American professor in psychology

Matthew Dylan Lieberman is an American researcher and professor of psychology at the University of California, Los Angeles (UCLA). His primary research areas are in social neuroscience, affective neuroscience, and social psychology.

==Personal life and education==
Lieberman was born on May 5, 1970, in Atlantic City, New Jersey. His father was a lawyer and his mother an art teacher. His wife, Naomi Eisenberger, is a full professor on the UCLA Psychology Department faculty.

Lieberman received his PhD from Harvard University.

==Research and career==
Lieberman's work has been funded by the National Institute of Mental Health, National Science Foundation, Guggenheim Foundation, DARPA, and the Office of Naval Research.

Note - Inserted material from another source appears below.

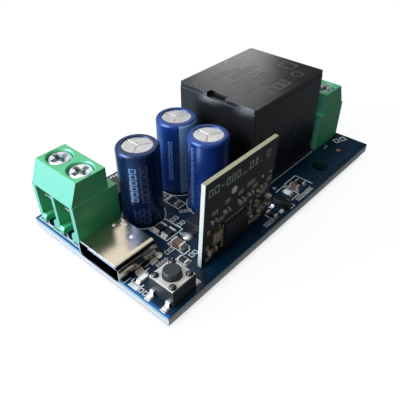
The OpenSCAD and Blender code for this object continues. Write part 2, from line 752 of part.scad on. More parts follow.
module relay_coil_pins() {
    color([0.8, 0.8, 0.8]) relay_frame() for (s = [-1, 1])
        plate(coil_pin_x, s * coil_pin_y, -board_t - pin_drop,
              [coil_pin_w, coil_pin_w, board_t + pin_drop + bobbin_bottom + flange_t]);
}

// Radio board frame: x along the board, y behind its front face, z up the board
module on_radio() {
    on_board(radio_x, radio_y) rotate([radio_lean, 0, 0]) children();
}

module radio_board() {
    color([0.08, 0.08, 0.08]) on_radio() cube([radio_len, radio_t, radio_h]);
}

module radio_chip() {
    color([0.1, 0.1, 0.1]) on_radio()
        translate([4.55, -radio_chip_h, 1]) cube([radio_chip_side, radio_chip_h, radio_chip_side]);
}

module radio_crystal() {
    color([0.8, 0.75, 0.6]) on_radio() translate([1.85, -0.45, 3.45]) cube([1.95, 0.45, 2.15]);
}

// Centre along and up the board, then length, height up the board and thickness
RADIO_PARTS = [[2.05, 8, 1, 0.5, 0.35], [4.7, 8.3, 1, 0.5, 0.5], [7.95, 8.2, 1, 0.5, 0.5],
               [10.2, 8.1, 1, 0.5, 0.5], [2.1, 2.2, 1.6, 0.8, 0.45], [12.2, 7, 0.5, 1, 0.5],
               [13.5, 7.6, 1, 0.5, 0.35], [15.1, 4.1, 0.8, 1.6, 0.8], [12.2, 5, 0.5, 1, 0.35],
               [13.1, 2.4, 0.5, 1, 0.5], [11.3, 2.4, 0.5, 1, 0.35]];

module radio_passives() {
    color([0.45, 0.3, 0.2]) on_radio() for (p = RADIO_PARTS)
        translate([p[0] - p[2] / 2, -p[4], p[1] - p[3] / 2]) cube([p[2], p[4], p[3]]);
}

module radio_pins() {
    color([0.8, 0.75, 0.6]) for (i = [0:radio_pin_count - 1])
        on_board() plate(radio_pin_x(i), radio_pin_y, -board_t - lead_drop,
                         [radio_pin_w, radio_pin_w, board_t + lead_drop + 2.2]);
}

module switch_frame() {
    on_board(button_mid[0], button_mid[1]) children();
}

well_r = 1.75;
dome_z = 1.25;
rivet_at = button_side / 2 - 0.62;

module switch_base() {
    color([0.08, 0.08, 0.08]) switch_frame() {
        difference() {
            plate(0, 0, 0.1, [button_side, button_side, button_base_h - 0.1]);
            translate([0, 0, dome_z]) cylinder(r = well_r, h = button_base_h);
        }
        for (x = [-1, 1]) for (y = [-1, 1]) translate([x * rivet_at, y * rivet_at, button_base_h - 0.01]) {
            cylinder(r = 0.32, h = button_cover_t + 0.02);
            translate([0, 0, button_cover_t + 0.01]) cylinder(r1 = 0.5, r2 = 0.32, h = 0.28);
        }
    }
}

module switch_cover() {
    side = button_side - 0.1;
    color([0.7, 0.68, 0.62]) switch_frame() difference() {
        plate(0, 0, cover_z, [side, side, button_cover_t]);
        translate([0, 0, cover_z - cut]) cylinder(d = plunger_d + 2 * plunger_clearance, h = 3);
        for (x = [-1, 1]) for (y = [-1, 1]) translate([x * rivet_at, y * rivet_at, cover_z - cut])
            cylinder(r = 0.34, h = 3);
    }
}

module switch_plunger() {
    flange_h = 0.3;
    color([0.06, 0.06, 0.06]) switch_frame() {
        translate([0, 0, cover_z - flange_h - 0.02]) cylinder(r = well_r - 0.1, h = flange_h);
        translate([0, 0, cover_z - flange_h]) cylinder(d = plunger_d, h = cover_top + plunger_out - 0.15 - cover_z + flange_h);
        translate([0, 0, cover_top + plunger_out - 0.15])
            cylinder(d1 = plunger_d, d2 = plunger_d - 0.3, h = 0.15);
        translate([0, 0, dome_z + 0.4 + plunger_travel + 0.05])
            cylinder(r = 0.7, h = cover_z - dome_z - 0.4 - plunger_travel - 0.05 - flange_h);
    }
}

module switch_dome() {
    rise = 0.38;
    r = well_r - 0.1;
    sphere_r = (r * r + rise * rise) / (2 * rise);
    color([0.8, 0.8, 0.8]) switch_frame() translate([0, 0, dome_z]) intersection() {
        translate([0, 0, rise - sphere_r]) difference() {
            sphere(sphere_r);
            sphere(sphere_r - 0.08);
        }
        cylinder(r = r, h = 1);
    }
}

module switch_legs() {
    leg_w = 0.7;
    leg_t = 0.2;
    reach = 1;
    color([0.8, 0.8, 0.8]) switch_frame() for (s = [-1, 1]) for (y = [-1.5, 1.5]) scale_x(s)
        translate([button_side / 2, y + leg_w / 2, 0]) rotate([90, 0, 0]) linear_extrude(leg_w)
            polygon([[0, 0.9], [0.35, 0.9], [0.55, leg_t], [reach, leg_t], [reach, 0], [0.4, 0],
                     [0.2, 0.7], [0, 0.7]]);
}

module scale_x(s) {
    rotate([0, 0, s > 0 ? 0 : 180]) children();
}

module inductor() {
    side = inductor_side;
    corner = 0.5;
    color([0.25, 0.22, 0.2]) on_board(term_edge_gap + term_depth + 1.1 + side / 2, supply_y + 4.7) {
        linear_extrude(inductor_h) translate([-side / 2, -side / 2])
            polygon([[corner, 0], [side - corner, 0], [side, corner], [side, side - corner],
                     [side - corner, side], [corner, side], [0, side - corner], [0, corner]]);
    }
}

// The diode, its leads folded under its body
module diode() {
    lead_w = 1.45;
    lead_t = 0.25;
    color([0.08, 0.08, 0.08]) on_board(diode_at[0], diode_at[1]) {
        plate(0, 0, 0.1, [diode_len, diode_w, diode_h - 0.1]);
        for (s = [-1, 1]) plate(s * (diode_len / 2 + 0.35), 0, 0, [0.9, lead_w, lead_t]);
    }
}

module transistor() {
    color([0.08, 0.08, 0.08]) on_board(relay_x + 2.3, 2.05) {
        plate(0, 0, 0.1, [1.3, 2.9, 0.95]);
        for (p = [[-1, -0.95], [-1, 0.95], [1, 0]]) plate(p[0] * 0.9, p[1], 0, [0.7, 0.4, 0.15]);
    }
}

module chip_part(x, y, along_y, size) {
    on_board(x, y) rotate([0, 0, along_y ? 90 : 0]) plate(0, 0, 0, size);
}

module status_leds() {
    color([0.85, 0.85, 0.75]) {
        chip_part(2.45, led_y, false, small_chip);
        chip_part(relay_x + 5.6, chip_row_y, true, small_chip);
    }
}

module resistors() {
    color([0.1, 0.1, 0.1]) {
        for (p = [pair_at, pair_at + [-0.1, 1.75]]) chip_part(p[0], p[1], false, large_chip);
        chip_part(between_x, relay_y + 1.12, true, large_chip);
        chip_part(button_x + button_side + 2.71, button_far + 0.46, true, small_chip);
        chip_part(relay_x + 9.6, chip_row_y, true, small_chip);
        chip_part(relay_x - 1, 1.75, true, small_chip);
    }
}

module chip_capacitors() {
    color([0.45, 0.28, 0.18]) {
        chip_part(diode_at[0] - 5.3, pair_at[1] - 3.05, true, [large_chip[0], large_chip[1], 1]);
        chip_part(relay_x + 7.65, chip_row_y, true, [small_chip[0], small_chip[1], 0.8]);
    }
}

module solder_cone(x, y, r) {
    on_board(x, y, -board_t - solder_h) difference() {
        cylinder(r1 = r * 0.75, r2 = r + solder_foot, h = solder_h);
        translate([0, 0, -cut]) children();
    }
}

module solder_joints() {
    color([0.75, 0.76, 0.78]) {
        for (p = PIN_SITES) solder_cone(p[0], p[1], hole_r(p[2], p[3]))
            plate(0, 0, 0, [p[2] + 0.02, p[3] + 0.02, solder_h + 2 * cut]);
        for (p = LEAD_SITES) solder_cone(p[0], p[1], lead_d / 2 + 0.15)
            cylinder(d = lead_d + 0.02, h = solder_h + 2 * cut);
        for (x = USB_LEG_X) for (y = [usb_y + usb_sheet / 2, usb_y + usb_w - usb_sheet / 2])
            solder_cone(x - usb_overhang, y, 0.75)
                plate(0, 0, 0, [usb_leg_w + 0.02, usb_sheet + 0.02, solder_h + 2 * cut]);
    }
}

main_board();
supply_terminal_body();
supply_screw(0);  // supply_screw_1
supply_screw(1);  // supply_screw_2
supply_clamp(0);  // supply_clamp_1
supply_clamp(1);  // supply_clamp_2
supply_contacts();
output_terminal_body();
output_screw(0);  // output_screw_1
output_screw(1);  // output_screw_2
output_screw(2);  // output_screw_3
output_clamp(0);  // output_clamp_1
output_clamp(1);  // output_clamp_2
output_clamp(2);  // output_clamp_3
output_contacts();
usb_shell();
usb_tongue();
usb_contacts();
capacitor_sleeve(0);  // capacitor_1_sleeve
capacitor_sleeve(1);  // capacitor_2_sleeve
capacitor_sleeve(2);  // capacitor_3_sleeve
capacitor_can(0);  // capacitor_1_can
capacitor_can(1);  // capacitor_2_can
capacitor_can(2);  // capacitor_3_can
capacitor_bung(0);  // capacitor_1_bung
capacitor_bung(1);  // capacitor_2_bung
capacitor_bung(2);  // capacitor_3_bung
capacitor_winding(0);  // capacitor_1_winding
capacitor_winding(1);  // capacitor_2_winding
capacitor_winding(2);  // capacitor_3_winding
capacitor_leads();
relay_case();
relay_lid();
relay_base();
relay_bobbin();
relay_coil();
relay_core();
relay_yoke();
relay_armature();
relay_contact_spring();
relay_no_contact();
relay_nc_contact();
relay_coil_pins();
radio_board();
radio_chip();
radio_crystal();
radio_passives();
radio_pins();
switch_base();
switch_cover();
switch_plunger();
switch_dome();
switch_legs();
inductor();
diode();
transistor();
status_leds();
resistors();
chip_capacitors();
solder_joints();
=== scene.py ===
# %% [markdown]
# # A smart relay module, seen as in its photograph
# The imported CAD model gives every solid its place. This script adds the looks: a camera, soft
# light, procedural materials for all 60 nodes, and the thin things that lie on the boards, such as
# printed outlines, copper and solder. Lengths are in millimetres from the board's own corner, as a
# designer reads them, and `at()` turns them into the frame's metres.

# %% Load the frame
import json
import math

import bpy
import numpy as np
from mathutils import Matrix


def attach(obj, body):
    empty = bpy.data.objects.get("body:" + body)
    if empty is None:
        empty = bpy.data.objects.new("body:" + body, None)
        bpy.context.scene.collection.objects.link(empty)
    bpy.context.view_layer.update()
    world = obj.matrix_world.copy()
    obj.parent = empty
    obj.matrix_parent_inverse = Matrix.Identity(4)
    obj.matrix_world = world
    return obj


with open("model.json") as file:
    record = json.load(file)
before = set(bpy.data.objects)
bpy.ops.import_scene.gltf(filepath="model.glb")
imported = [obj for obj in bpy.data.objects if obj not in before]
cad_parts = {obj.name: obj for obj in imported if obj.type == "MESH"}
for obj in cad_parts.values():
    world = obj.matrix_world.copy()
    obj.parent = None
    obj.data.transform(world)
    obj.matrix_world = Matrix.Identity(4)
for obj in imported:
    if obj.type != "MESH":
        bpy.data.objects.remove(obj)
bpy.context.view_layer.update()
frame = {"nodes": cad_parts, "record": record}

MM = 0.001
LENGTH, WIDTH, THICK = 56.5, 30.3, 1.6  # the circuit board
CORNER = np.array([-28.04, -15.15, 2.9])  # its near corner at the socket end, top face


def at(points):
    """Board millimetres (n, 3) to the frame's metres."""
    return (np.asarray(points, float) + CORNER) * MM


# %% [markdown]
# ## Camera
# A camera can be placed by eye, but a close one bends the picture so much that small errors show.
# So this one was fitted to some sixty corners that can be found both in the photograph and in the
# model. It stands 67 mm in front of the module: the near corner spreads, and the far one shrinks.

# %% Camera
camera = bpy.data.objects.new("camera", bpy.data.cameras.new("camera"))
bpy.context.collection.objects.link(camera)
camera.location = (-0.054196, -0.043729, 0.053431)
camera.rotation_euler = (0.895588, 0.000527, -0.847416)
camera.data.lens = 42.705
camera.data.sensor_width = 36.0
camera.data.clip_start = 0.001
bpy.context.scene.camera = camera
bpy.context.scene.view_settings.view_transform = "Standard"
print("camera lens", camera.data.lens)

# %% [markdown]
# ## Light and floor
# Daylight comes from the socket end: faces that look there are bright and a little blue, and the
# long near faces are dark. A sky texture could give that, but three lamps are easier to steer: a
# large key, a weaker one above that fills the tops, and a small far one that lays the sheen on the
# relay's lid. The world gives gloss something to mirror, brighter and bluer towards the key. World
# and floor show plain white to the camera, and glossy pieces mirror the white floor on its lit
# side only. The floor keeps a share of its own shading, so that the module's shadow stays on it.
# Under the board it is painted near black for the camera, as painted shade. From below it is clear.


# %% Node helpers
def feed(tree, socket, value):
    """Links another node's output to a socket, or sets a plain value on it."""
    if isinstance(value, bpy.types.NodeSocket):
        tree.links.new(value, socket)
    else:
        socket.default_value = value


def add(tree, kind, props=None, **inputs):
    """One shader node. An input is named with _ for a space, or _0, _1 for its place."""
    node = tree.nodes.new("ShaderNode" + kind)
    for key, value in (props or {}).items():
        setattr(node, key, value)
    for key, value in inputs.items():
        feed(tree, node.inputs[int(key[1:]) if key[1:].isdigit() else key.replace("_", " ")], value)
    return node


def math_node(tree, operation, a, b=0.0, clamp=False):
    return add(tree, "Math", {"operation": operation, "use_clamp": clamp}, _0=a, _1=b).outputs[0]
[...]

Lieberman conducts research into the neural bases of social cognition and social experience, with particular emphasis on the neural bases of emotion regulation, persuasion, social rejection, self-knowledge, theory of mind, and fairness. Lieberman coined the term social cognitive neuroscience. His research interests also include Neural Bases of Automatic and Controlled Social Cognition & Affect and Neural Bases of Personality. Social cognitive neuroscience focuses on how the human brain carries out social information processing. Lieberman uses functional neuroimaging (fMRI) and neuropsychology to test new hypotheses regarding social cognition.

Lieberman is the founding editor of the journal, Social Cognitive and Affective Neuroscience.

In 2007, he won the APA Distinguished Scientific Award for an Early Career Contribution to Psychology.

In 2011, he received the UCLA Gold Shield Faculty Prize.

==Selected publications==
- Lieberman, M. D. (2013). Social: Why our brains are wired to connect. New York, NY: Crown
- Lieberman, M. D. (2010). Social cognitive neuroscience. In S. T. Fiske, D. T. Gilbert, & G. Lindzey (Eds). Handbook of Social Psychology (5th ed.) (pp. 143–193). New York, NY: McGraw-Hill.
- Falk, E. B., Berkman, E. T., Mann, T., Harrison, B, & Lieberman, M. D. (2010). Predicting persuasion-induced behavior change from the brain. Journal of Neuroscience, 30, 8421–8424.
- Lieberman, M. D., Eisenberger, N. I., Crockett, M. J., Tom, S., Pfeifer, J. H., Way, B. M. (2007). Putting feelings into words: Affect labeling disrupts amygdala activity to affective stimuli. Psychological Science, 18, 421–428.
- Eisenberger, N. I., Lieberman, M. D., & Williams, K. D. (2003). Does rejection hurt? An fMRI study of social exclusion. Science, 302, 290–292.